Against a Cover 2 defense—where two safeties split the deep field—those four verticals put immense strain on those safeties. They have to respect the outside threats. This manipulation is what creates the opportunity. As those safeties get stretched wide, a massive canyon opens up in the deep middle of the field. That’s exactly where the tight end’s over route is headed. It’s a designed exploitation of a specific coverage, teaching the quarterback to watch the safeties’ hips and the receivers to understand how their route is part of a larger, coordinated attack.
Another pro idea that’s trickling down is the ‘Spot’ concept, famously used by teams like the Green Bay Packers. This one comes out of a “bunch” formation, where three receivers line up close together. The routes are a curl, a flat, and a corner route. The sheer closeness of the formation causes instant chaos for the defense. Who covers who? It creates natural picks and forces defenders into impossible choices. For a young quarterback, his read is beautifully simple: first look to the curl route, if it’s covered, immediately swing his eyes to the flat, and if that’s taken away, he lets it fly to the corner route. It’s a structured progression that builds discipline and timing.
These aren’t just plays. They are teaching tools. Every time they run the ‘999’, receivers learn how their path affects the defense. Every time they execute the ‘Spot’, the quarterback practices a clear, logical sequence of decisions. They are, play by play, building their football intelligence.
This is where the rubber meets the road. You can’t just draw ‘999’ on a whiteboard and expect a 16-year-old to execute it. The magic isn’t in the concept itself, but in how it’s delivered. The best coaches are masters of simplification and repetition.
It all starts with language. The phrase “999 combination with a deep over route” might as well be a foreign language. So coaches change the words. They call it “Four Verts with a Dig” or even give it a unique, simple name like “Dragon.” The terminology is stripped of jargon and made memorable. This is crucial. A player who understands the call is a player who can play fast.
Then, the teaching is broken down into laughably small pieces. They might spend an entire practice just on the release off the line for the outside receiver on a vertical route. Another day could be dedicated solely to the quarterback’s footwork on his five-step drop. They use film study not as a punishment, but as a preview. Showing kids NFL clips of the exact same concept helps them visualize the entire thing working against a live defense. They see the safety get stretched, they see the window open, and it clicks. “Oh, that’s what we’re trying to do.”

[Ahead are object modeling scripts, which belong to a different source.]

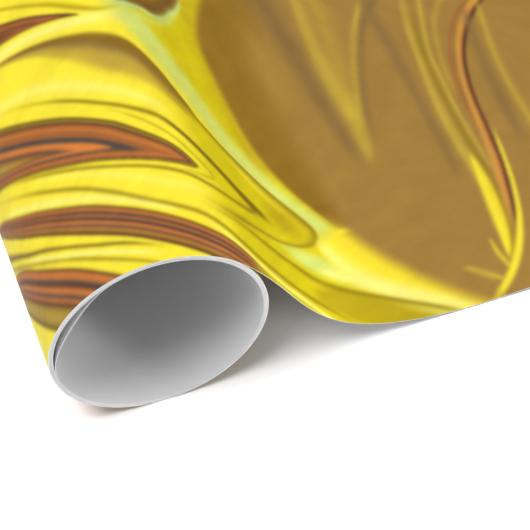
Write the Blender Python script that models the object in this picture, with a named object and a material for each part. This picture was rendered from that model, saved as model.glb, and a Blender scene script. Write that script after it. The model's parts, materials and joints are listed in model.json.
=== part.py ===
"""Roll of gift wrap, partly unrolled: a long web of paper wound on itself with no core.

The web is modelled as it behaves. Its wound turns are separate spiral laps about the roll's axis,
its inner end stands free inside the bore, and its outer end leaves the roll, curves down and lies flat.
Axes: +X the way the sheet is unrolled, +Y along the roll, +Z up. Lengths are in metres.
"""

import math

import bmesh
import bpy
from mathutils import Vector

# The web of paper
SHEET_WIDTH = 0.762
SHEET_LENGTH = 1.829
PAPER = 0.0001
NODE_GAP = 0.0003

# The wound roll; angles are about its axis, from +X towards +Z, in degrees
ROLL_RADIUS = 0.0254
LAP_PITCH = 0.00013
LAP_COUNT = 9
STEPS_PER_LAP = 48
TAKE_OFF_ANGLE = 45.0

# The inner free end of the web, which stands off the wall of the bore
TAIL_START_ANGLE = 112.5
TAIL_END_ANGLE = 187.5
TAIL_STAND_OFF = 0.001

# The curve from the roll down to the table; near the roll it starts where it has peeled clear of it
TAKE_OFF_HANDLE = 0.028
LANDING_HANDLE = 0.055
LANDING_REACH = 0.086
CURVE_STEPS = 24
PEEL_CLEARANCE = 0.004

# The outer free end of the web
LEADING_EDGE_LENGTH = 0.06

PRINT_GOLD = (0.74, 0.56, 0.06, 1.0)
BACK_WHITE = (0.86, 0.86, 0.85, 1.0)


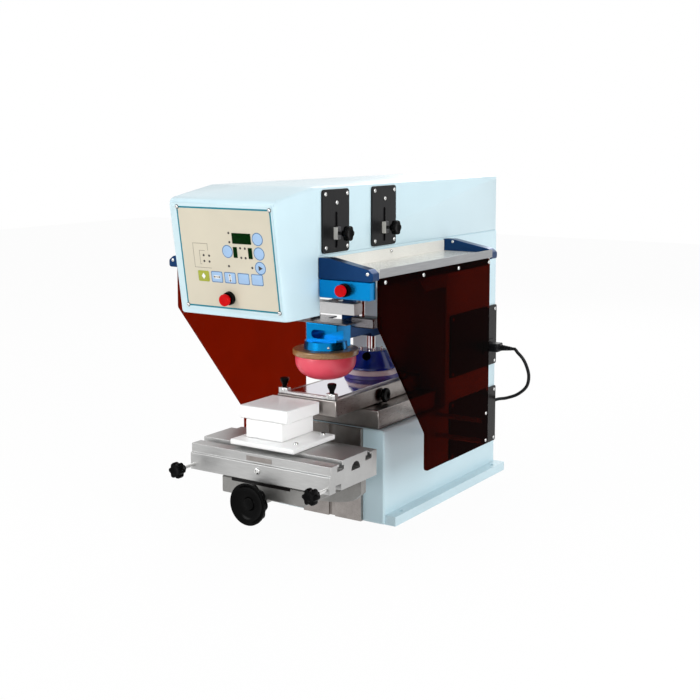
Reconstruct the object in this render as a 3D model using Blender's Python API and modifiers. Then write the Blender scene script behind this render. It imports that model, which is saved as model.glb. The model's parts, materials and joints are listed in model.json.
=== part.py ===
"""Bench pad printing machine with a sealed ink cup, a T-slot table on a knee and smoked side covers.

Lengths are in metres. +Z is up, the operator stands on the -Y side and +X is the operator's right.
While the pieces are made, x = 0 is the mid-plane of the machine, y = 0 is the front face of its
column and z = 0 is the bench. Last, the whole machine is moved so that the origin lies under its middle.
"""

import math

import bmesh
import bpy
from mathutils import Vector

# Clearances shared by all pieces
SEAT_GAP = 0.0003
RUN_GAP = 0.0004
OVERRUN = 0.004
WELD_REACH = 0.001
WELD_SKIN = 0.0005

# Facets of round pieces, and points in a rounded corner
FINE_SIDES = 40
ROUND_SIDES = 24
SMALL_SIDES = 16
STUD_SIDES = 8
CORNER_STEPS = 3
ROUND_END_SHARE = 0.98
ARC_STEPS = 8

# Frame: column, rear tower and foot plate
FRAME_WIDTH = 0.2232
BASE_LENGTH = 0.460
BASE_HEIGHT = 0.1794
TOWER_LENGTH = 0.224
SEAM_HEIGHT = 0.525
FRAME_EDGE = 0.0025
FOOT_SIDE_REACH = 0.0229
FOOT_LENGTH = 0.4604
FOOT_SETBACK = 0.004
FOOT_THICKNESS = 0.018
FOOT_HOLE_DIAMETER = 0.009
FOOT_HOLE_INSET = 0.039
POST_RADIUS = 0.005
POST_BACK_INSET = 0.013
POST_LOW_HEIGHT = 0.131
POST_PITCH = 0.041

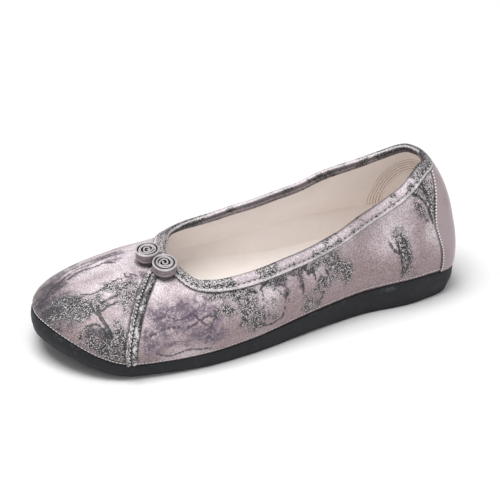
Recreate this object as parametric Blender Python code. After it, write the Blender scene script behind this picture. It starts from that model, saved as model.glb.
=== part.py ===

This methodical approach transforms an intimidatingly complex NFL play into a series of manageable tasks. It’s not about overloading them with information; it’s about layering one small skill on top of another until the whole picture comes into focus. The focus is always on the “why.” Why are we running this specific route against this specific look? When a kid understands the purpose, he owns the knowledge. It stops being a play he’s running and starts being a problem he’s solving.
The biggest benefit of this entire approach might not show up on the scoreboard right away. It shows up in the fourth quarter when a team is driving down the field. You’ll see a receiver, covered on his initial route, recognize a linebacker squatting in a zone. Instead of stopping his route, he adjusts it on the fly, finding the soft spot in the coverage. You’ll see a quarterback, his first read covered, calmly work through his progressions and hit his third option for a first down.
That’s the football IQ we’re talking about. These concepts teach players to be adaptable. They learn the rules of the system, not just the plays. A play might break down, but the understanding of how to attack a defense doesn’t. They become students of the game.
This shift also makes the game more rewarding for the kids. It’s incredibly satisfying to know you outsmarted an opponent, not just outran him. It engages them on a different level and builds a form of confidence that pure athleticism can’t provide. They feel prepared. They know they have answers for whatever the defense shows them.
This isn’t a magic bullet. It requires coaches who are willing to put in the extra time to teach and players who are willing to learn. But the result is an offense that is more dynamic, more resilient, and a whole lot more intelligent. It’s about preparing them not just for the next game, but for a much deeper and more enjoyable understanding of the sport itself. And watching that kind of development? That’s a win no matter what the scoreboard says.